I agree with you and I am a fan of EUPL, but even if it is pretty much the same as MPL 2.0, Google, for example, has an explicit ban on it just like it has on AGPL3.

Probably there's no real reason apart from legal saying "meh, we can't be bothered about reviewing this"

As I don't care about Google using my code or not, I choose EUPL, but it's worth mentioning that some companies only accept permissive licenses that grant them the right to do basically whatever they want with your code.

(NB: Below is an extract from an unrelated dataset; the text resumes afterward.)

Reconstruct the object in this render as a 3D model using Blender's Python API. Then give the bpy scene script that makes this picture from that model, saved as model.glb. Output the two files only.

Free software has almost lost, now that MIT has become the default, pushed hard by corporations and its employees.

  • kelnos 2 months ago

    > Free software has almost lost

    Not sure what you mean. GPL-style licensing is still very popular among open source projects. Sure, there are perhaps a lot more projects that are MIT-licensed (and similar), but that doesn't detract from the body of thriving GPL-licensed software.